_GIVEN REQUEST_
Scan the lines below for the string "frame" and report how many lines contain it, giving only the number.

_DATA FOR THIS EXERCISE_
-------------------------
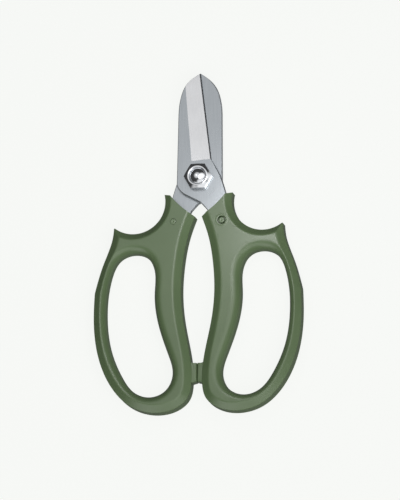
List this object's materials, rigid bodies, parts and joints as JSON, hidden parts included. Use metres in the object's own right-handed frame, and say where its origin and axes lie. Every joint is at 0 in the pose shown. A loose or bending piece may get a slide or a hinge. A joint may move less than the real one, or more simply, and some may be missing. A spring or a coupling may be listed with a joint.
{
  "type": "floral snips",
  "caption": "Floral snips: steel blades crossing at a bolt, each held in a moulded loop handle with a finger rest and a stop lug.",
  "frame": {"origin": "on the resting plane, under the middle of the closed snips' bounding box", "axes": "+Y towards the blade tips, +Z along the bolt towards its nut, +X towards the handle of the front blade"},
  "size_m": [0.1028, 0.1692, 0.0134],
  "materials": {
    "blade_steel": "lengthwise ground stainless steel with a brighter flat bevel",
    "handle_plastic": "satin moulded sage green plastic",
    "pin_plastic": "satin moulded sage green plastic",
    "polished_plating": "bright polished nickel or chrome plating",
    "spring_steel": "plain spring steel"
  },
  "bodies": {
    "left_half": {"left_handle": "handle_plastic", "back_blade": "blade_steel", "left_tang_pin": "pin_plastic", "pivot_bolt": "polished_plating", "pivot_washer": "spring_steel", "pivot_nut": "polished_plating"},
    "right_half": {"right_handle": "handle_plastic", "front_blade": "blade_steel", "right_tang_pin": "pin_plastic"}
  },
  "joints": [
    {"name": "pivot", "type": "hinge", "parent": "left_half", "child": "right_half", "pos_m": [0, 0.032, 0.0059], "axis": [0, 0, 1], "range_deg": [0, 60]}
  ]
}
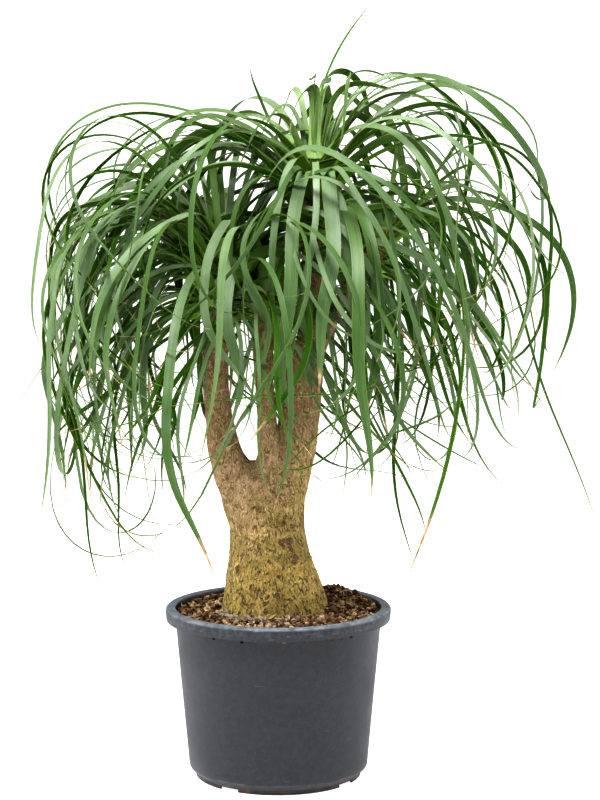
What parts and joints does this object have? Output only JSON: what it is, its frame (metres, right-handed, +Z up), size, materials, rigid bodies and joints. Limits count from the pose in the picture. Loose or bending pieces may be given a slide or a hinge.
-------------------------
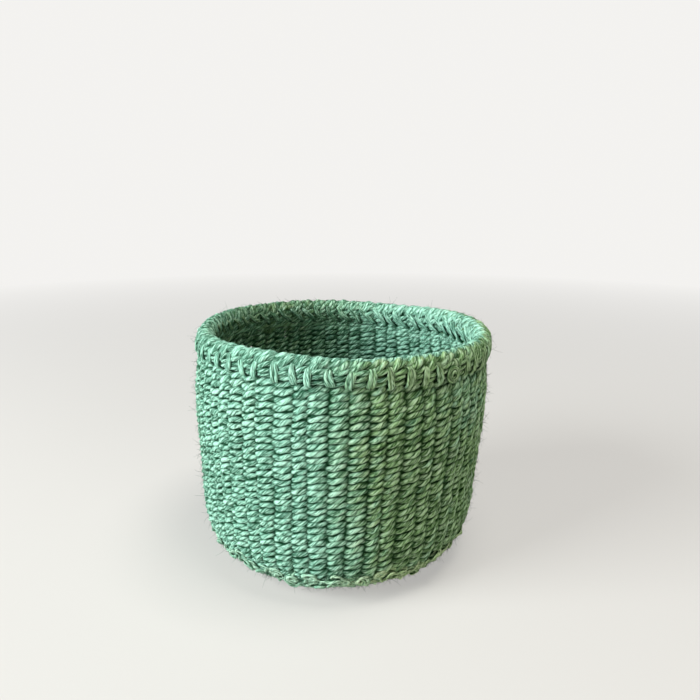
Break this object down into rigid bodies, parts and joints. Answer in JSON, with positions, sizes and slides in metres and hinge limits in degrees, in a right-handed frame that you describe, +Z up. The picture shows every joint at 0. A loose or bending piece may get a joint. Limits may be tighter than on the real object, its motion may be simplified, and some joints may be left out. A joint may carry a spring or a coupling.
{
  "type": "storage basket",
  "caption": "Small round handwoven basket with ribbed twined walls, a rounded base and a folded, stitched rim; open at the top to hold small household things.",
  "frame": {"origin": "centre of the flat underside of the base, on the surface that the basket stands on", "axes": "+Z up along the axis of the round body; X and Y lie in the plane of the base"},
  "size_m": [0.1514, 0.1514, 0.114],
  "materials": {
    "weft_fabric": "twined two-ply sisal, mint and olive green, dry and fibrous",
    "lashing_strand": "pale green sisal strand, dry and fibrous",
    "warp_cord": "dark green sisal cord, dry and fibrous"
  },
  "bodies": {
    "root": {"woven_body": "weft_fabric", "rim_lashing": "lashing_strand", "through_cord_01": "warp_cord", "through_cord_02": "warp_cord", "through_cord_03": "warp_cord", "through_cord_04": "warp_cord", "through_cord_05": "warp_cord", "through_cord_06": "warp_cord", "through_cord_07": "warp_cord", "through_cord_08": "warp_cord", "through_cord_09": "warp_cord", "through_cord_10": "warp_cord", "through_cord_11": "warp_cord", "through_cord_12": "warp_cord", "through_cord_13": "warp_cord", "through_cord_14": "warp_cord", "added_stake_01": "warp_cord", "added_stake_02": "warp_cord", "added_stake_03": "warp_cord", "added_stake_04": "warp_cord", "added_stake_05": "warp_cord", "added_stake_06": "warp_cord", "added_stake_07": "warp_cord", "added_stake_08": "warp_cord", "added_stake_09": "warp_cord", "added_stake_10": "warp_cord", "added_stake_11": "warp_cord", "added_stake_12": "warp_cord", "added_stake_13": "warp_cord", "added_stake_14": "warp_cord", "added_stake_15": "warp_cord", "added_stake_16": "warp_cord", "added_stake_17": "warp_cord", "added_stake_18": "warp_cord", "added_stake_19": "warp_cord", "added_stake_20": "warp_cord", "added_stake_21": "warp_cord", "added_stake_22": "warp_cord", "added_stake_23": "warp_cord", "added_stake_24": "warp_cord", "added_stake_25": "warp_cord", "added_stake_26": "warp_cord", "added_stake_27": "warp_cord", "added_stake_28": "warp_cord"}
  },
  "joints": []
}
-------------------------
_RESPONSE FOR THIS EXERCISE_
5